— Begin Provided data —

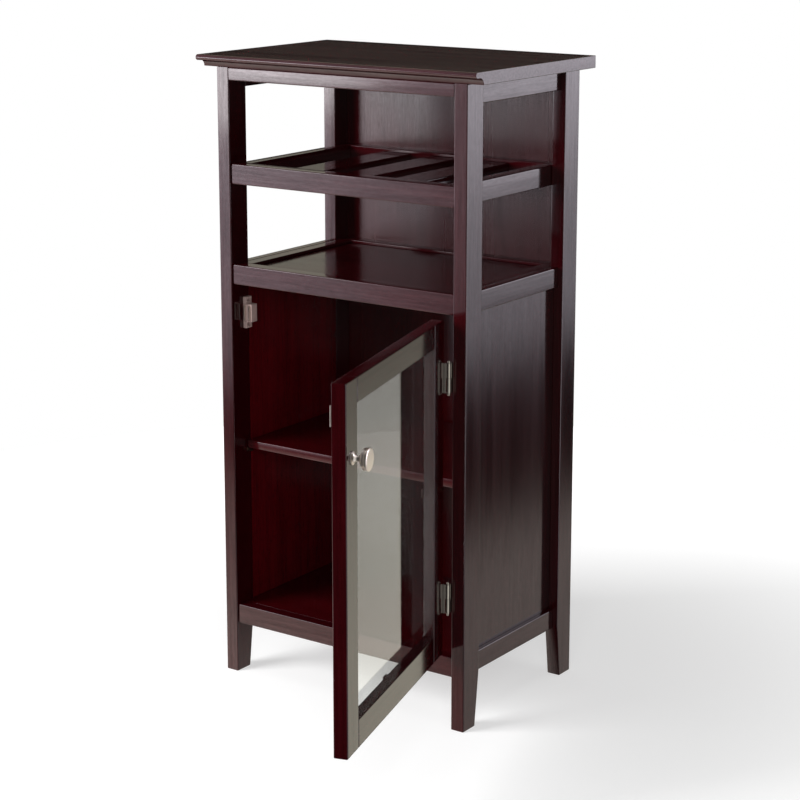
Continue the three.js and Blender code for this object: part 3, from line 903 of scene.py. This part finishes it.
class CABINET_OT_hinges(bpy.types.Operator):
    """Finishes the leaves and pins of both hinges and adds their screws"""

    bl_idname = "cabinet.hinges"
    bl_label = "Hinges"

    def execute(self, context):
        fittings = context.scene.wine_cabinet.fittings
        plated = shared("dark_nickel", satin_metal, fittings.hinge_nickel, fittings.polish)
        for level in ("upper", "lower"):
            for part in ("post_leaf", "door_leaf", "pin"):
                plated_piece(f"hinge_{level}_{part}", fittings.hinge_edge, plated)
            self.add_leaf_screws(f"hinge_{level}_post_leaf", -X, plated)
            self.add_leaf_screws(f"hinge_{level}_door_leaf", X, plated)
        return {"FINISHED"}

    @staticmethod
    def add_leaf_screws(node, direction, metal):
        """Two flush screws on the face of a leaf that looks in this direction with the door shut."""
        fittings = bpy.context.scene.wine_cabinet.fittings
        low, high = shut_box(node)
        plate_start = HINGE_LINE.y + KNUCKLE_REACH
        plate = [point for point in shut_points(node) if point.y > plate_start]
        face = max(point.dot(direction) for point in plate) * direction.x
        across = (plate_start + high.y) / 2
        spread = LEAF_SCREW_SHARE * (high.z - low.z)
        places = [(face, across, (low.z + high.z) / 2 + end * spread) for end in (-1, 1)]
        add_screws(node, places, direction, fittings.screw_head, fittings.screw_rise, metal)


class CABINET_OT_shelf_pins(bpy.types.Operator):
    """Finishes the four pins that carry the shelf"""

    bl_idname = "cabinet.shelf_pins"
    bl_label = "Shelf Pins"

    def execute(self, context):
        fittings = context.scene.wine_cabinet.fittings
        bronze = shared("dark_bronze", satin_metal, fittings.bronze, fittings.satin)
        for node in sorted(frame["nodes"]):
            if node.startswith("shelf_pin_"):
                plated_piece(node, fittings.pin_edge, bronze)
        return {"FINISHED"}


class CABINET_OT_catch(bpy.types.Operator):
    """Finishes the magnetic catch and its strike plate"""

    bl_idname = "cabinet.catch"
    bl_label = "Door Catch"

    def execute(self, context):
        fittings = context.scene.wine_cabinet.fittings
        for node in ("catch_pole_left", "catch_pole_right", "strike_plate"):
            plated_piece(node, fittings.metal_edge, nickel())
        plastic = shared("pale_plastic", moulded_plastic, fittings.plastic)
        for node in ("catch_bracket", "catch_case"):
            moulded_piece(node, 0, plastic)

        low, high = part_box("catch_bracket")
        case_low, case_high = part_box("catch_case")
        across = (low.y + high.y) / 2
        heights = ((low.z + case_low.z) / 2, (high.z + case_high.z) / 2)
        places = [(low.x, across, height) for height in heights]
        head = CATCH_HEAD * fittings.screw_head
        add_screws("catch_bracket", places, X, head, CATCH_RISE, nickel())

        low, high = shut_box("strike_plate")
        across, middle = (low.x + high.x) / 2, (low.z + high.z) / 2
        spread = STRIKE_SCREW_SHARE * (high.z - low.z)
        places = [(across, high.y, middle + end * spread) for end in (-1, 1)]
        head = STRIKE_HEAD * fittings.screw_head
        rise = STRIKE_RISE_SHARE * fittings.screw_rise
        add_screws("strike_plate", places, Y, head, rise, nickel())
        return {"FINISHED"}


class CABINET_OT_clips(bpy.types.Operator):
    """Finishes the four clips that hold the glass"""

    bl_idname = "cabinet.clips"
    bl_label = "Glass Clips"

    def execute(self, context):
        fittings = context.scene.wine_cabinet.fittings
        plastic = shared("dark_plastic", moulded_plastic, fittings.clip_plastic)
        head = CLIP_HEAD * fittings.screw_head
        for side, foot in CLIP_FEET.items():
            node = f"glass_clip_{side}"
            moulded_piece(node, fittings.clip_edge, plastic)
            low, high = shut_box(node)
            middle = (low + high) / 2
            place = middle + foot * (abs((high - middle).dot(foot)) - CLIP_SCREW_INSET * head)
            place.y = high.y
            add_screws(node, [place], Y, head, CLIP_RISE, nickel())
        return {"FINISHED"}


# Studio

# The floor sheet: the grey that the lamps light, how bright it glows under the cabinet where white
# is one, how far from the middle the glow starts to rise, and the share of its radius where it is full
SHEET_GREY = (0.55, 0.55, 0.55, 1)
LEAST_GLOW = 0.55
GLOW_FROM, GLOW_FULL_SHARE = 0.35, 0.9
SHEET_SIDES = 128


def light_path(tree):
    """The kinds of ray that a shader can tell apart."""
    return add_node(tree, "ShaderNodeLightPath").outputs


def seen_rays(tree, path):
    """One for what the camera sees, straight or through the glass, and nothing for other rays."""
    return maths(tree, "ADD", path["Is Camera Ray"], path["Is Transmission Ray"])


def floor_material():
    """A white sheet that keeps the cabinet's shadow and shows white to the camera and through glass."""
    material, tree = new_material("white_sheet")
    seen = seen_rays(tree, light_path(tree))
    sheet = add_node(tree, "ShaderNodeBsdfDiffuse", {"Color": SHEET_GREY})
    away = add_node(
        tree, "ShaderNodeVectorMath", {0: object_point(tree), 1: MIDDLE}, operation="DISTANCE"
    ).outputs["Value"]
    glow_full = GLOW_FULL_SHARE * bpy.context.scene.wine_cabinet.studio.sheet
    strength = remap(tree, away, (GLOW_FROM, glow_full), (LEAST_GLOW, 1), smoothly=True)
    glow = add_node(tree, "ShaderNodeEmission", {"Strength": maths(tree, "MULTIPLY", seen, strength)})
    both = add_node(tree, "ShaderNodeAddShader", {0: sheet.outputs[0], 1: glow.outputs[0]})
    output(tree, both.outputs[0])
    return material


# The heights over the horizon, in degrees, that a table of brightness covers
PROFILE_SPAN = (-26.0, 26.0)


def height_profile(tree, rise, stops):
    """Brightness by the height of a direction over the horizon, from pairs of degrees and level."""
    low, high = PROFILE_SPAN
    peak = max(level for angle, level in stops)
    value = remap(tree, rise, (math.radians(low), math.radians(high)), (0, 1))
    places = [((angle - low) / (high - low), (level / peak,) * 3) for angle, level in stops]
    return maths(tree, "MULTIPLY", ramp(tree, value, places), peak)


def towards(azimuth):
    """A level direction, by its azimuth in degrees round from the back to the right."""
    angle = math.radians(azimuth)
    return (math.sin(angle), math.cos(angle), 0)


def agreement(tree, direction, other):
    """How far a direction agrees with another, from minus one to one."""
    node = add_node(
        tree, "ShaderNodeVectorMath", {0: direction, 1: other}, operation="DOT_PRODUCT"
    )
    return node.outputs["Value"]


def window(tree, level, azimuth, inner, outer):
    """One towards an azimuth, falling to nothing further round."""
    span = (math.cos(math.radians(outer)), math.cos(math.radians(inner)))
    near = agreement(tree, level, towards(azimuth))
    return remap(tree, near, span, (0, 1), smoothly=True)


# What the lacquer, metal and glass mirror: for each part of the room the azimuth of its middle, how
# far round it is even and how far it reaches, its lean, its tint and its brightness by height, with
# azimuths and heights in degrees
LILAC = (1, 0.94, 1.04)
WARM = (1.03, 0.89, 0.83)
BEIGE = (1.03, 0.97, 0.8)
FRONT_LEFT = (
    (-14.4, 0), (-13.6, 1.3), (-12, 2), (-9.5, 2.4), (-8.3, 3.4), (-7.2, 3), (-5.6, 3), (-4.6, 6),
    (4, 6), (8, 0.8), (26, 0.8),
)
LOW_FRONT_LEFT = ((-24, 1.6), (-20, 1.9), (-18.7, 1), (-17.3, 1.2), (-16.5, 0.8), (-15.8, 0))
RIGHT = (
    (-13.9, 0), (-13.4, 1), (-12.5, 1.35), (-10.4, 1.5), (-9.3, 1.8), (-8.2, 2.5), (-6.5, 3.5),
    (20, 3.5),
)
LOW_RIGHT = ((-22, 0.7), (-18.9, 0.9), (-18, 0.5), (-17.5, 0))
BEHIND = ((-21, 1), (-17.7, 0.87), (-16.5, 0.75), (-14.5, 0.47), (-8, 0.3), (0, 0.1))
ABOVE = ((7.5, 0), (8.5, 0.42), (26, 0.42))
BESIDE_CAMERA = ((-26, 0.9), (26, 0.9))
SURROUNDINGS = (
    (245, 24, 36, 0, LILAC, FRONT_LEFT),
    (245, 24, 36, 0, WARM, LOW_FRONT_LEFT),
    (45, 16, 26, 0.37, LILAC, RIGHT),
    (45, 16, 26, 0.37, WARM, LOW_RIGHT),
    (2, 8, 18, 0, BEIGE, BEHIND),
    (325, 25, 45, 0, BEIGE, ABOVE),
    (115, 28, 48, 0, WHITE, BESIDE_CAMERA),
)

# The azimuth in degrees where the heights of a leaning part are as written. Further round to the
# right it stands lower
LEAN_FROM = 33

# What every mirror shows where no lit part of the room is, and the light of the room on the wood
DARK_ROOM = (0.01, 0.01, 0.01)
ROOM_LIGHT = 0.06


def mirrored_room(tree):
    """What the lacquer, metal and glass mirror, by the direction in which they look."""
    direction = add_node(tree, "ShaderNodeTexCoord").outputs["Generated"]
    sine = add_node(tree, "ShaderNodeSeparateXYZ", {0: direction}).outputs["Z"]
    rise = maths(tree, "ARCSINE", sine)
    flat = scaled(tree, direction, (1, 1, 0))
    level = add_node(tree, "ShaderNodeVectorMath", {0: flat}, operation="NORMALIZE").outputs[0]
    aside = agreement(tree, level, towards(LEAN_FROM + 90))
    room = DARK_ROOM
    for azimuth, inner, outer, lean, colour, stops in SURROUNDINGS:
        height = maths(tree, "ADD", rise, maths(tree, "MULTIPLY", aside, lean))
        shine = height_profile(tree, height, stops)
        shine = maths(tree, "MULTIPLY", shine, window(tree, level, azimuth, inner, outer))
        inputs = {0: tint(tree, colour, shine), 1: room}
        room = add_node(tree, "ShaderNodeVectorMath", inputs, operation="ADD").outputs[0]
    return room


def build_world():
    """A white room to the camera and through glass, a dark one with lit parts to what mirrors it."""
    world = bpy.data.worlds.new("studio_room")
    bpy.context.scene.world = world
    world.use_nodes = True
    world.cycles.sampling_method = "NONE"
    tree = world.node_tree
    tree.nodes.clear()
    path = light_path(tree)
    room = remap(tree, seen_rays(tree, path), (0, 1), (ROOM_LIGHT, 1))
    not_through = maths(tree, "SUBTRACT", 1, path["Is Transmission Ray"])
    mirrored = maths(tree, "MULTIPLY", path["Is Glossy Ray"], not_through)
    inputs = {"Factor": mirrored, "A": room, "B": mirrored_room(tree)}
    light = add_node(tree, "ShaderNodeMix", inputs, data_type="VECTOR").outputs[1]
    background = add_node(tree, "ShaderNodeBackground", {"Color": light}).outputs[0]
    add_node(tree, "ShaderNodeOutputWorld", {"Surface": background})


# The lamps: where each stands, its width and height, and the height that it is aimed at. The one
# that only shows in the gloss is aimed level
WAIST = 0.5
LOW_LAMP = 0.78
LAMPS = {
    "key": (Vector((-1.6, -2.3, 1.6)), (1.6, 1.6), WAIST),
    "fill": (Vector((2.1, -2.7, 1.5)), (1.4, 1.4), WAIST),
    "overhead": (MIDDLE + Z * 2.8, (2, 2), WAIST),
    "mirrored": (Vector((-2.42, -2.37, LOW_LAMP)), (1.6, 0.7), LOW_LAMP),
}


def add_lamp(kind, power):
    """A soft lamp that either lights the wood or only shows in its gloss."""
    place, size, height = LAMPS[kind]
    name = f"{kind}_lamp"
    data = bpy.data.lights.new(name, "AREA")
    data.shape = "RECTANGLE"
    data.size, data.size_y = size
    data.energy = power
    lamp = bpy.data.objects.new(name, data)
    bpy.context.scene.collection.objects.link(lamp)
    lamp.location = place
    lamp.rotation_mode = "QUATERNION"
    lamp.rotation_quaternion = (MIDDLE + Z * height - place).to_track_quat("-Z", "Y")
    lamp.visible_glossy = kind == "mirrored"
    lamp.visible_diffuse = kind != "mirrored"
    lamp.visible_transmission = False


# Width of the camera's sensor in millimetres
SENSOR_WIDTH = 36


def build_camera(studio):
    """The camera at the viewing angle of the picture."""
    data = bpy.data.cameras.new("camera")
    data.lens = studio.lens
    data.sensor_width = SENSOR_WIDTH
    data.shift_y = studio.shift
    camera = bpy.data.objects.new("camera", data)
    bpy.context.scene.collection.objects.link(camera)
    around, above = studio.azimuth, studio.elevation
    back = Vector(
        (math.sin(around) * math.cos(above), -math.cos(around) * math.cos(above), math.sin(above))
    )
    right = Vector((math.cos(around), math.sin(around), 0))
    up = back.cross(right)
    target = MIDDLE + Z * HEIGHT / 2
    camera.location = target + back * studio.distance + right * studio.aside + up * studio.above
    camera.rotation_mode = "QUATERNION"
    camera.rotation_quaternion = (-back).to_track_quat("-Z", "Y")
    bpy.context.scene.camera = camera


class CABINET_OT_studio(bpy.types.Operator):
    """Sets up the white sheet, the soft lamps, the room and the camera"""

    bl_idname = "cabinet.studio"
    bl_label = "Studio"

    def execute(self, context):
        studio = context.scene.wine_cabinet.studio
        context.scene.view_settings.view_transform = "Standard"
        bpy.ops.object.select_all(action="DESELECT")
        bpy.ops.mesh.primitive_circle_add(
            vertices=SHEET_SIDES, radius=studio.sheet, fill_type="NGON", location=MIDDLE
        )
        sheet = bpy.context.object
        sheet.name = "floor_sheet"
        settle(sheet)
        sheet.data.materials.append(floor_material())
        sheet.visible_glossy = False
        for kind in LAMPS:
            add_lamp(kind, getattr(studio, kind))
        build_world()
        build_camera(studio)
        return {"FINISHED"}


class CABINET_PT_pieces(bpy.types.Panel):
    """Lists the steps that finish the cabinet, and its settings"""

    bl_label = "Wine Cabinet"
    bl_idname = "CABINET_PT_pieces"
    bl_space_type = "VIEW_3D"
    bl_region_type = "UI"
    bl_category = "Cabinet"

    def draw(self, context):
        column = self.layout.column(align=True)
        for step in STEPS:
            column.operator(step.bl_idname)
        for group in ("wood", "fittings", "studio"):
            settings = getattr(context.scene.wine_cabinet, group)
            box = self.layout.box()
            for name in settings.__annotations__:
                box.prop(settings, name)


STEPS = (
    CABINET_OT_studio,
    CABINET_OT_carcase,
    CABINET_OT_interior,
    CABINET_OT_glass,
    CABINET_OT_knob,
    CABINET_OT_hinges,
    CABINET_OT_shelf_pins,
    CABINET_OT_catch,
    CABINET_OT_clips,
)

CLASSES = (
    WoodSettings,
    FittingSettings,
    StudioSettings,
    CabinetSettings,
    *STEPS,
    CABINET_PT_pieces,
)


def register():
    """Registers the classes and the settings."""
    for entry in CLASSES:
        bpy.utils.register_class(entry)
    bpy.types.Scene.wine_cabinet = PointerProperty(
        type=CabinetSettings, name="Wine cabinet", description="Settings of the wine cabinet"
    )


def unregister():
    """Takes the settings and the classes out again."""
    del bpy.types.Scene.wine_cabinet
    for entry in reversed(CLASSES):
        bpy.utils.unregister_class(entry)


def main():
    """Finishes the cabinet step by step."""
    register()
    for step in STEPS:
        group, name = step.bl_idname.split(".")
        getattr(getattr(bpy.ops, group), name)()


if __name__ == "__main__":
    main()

— End Provided data —

# [Exercise aim]
Quote exactly the opening line of the material above and every line after it, up to and including the line that contains "fittings.screw_head, fittings.screw_rise, metal)".

# [Output below]
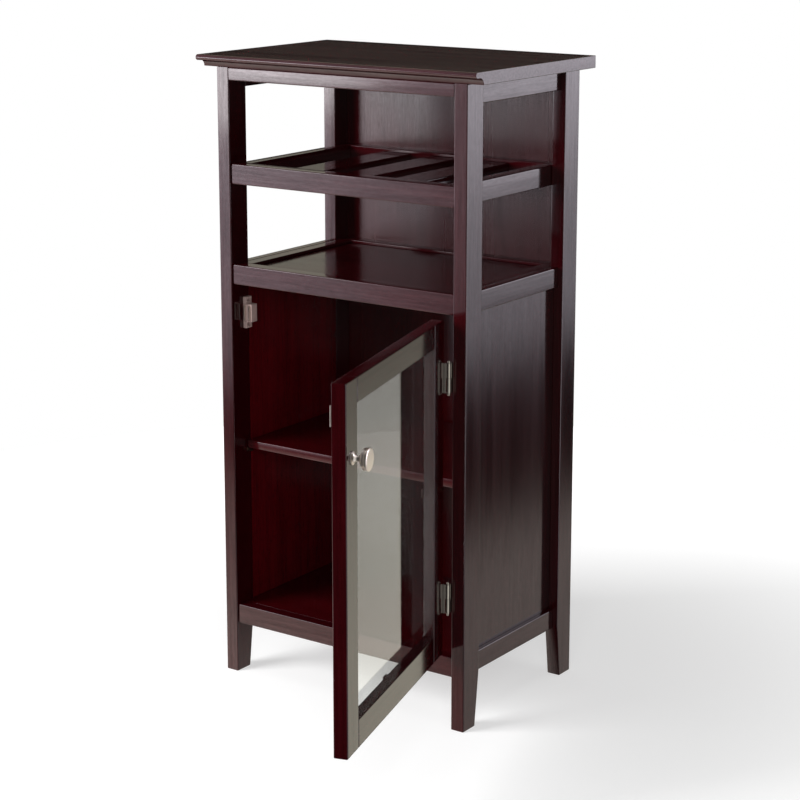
Continue the three.js and Blender code for this object: part 3, from line 903 of scene.py. This part finishes it.
class CABINET_OT_hinges(bpy.types.Operator):
    """Finishes the leaves and pins of both hinges and adds their screws"""

    bl_idname = "cabinet.hinges"
    bl_label = "Hinges"

    def execute(self, context):
        fittings = context.scene.wine_cabinet.fittings
        plated = shared("dark_nickel", satin_metal, fittings.hinge_nickel, fittings.polish)
        for level in ("upper", "lower"):
            for part in ("post_leaf", "door_leaf", "pin"):
                plated_piece(f"hinge_{level}_{part}", fittings.hinge_edge, plated)
            self.add_leaf_screws(f"hinge_{level}_post_leaf", -X, plated)
            self.add_leaf_screws(f"hinge_{level}_door_leaf", X, plated)
        return {"FINISHED"}

    @staticmethod
    def add_leaf_screws(node, direction, metal):
        """Two flush screws on the face of a leaf that looks in this direction with the door shut."""
        fittings = bpy.context.scene.wine_cabinet.fittings
        low, high = shut_box(node)
        plate_start = HINGE_LINE.y + KNUCKLE_REACH
        plate = [point for point in shut_points(node) if point.y > plate_start]
        face = max(point.dot(direction) for point in plate) * direction.x
        across = (plate_start + high.y) / 2
        spread = LEAF_SCREW_SHARE * (high.z - low.z)
        places = [(face, across, (low.z + high.z) / 2 + end * spread) for end in (-1, 1)]
        add_screws(node, places, direction, fittings.screw_head, fittings.screw_rise, metal)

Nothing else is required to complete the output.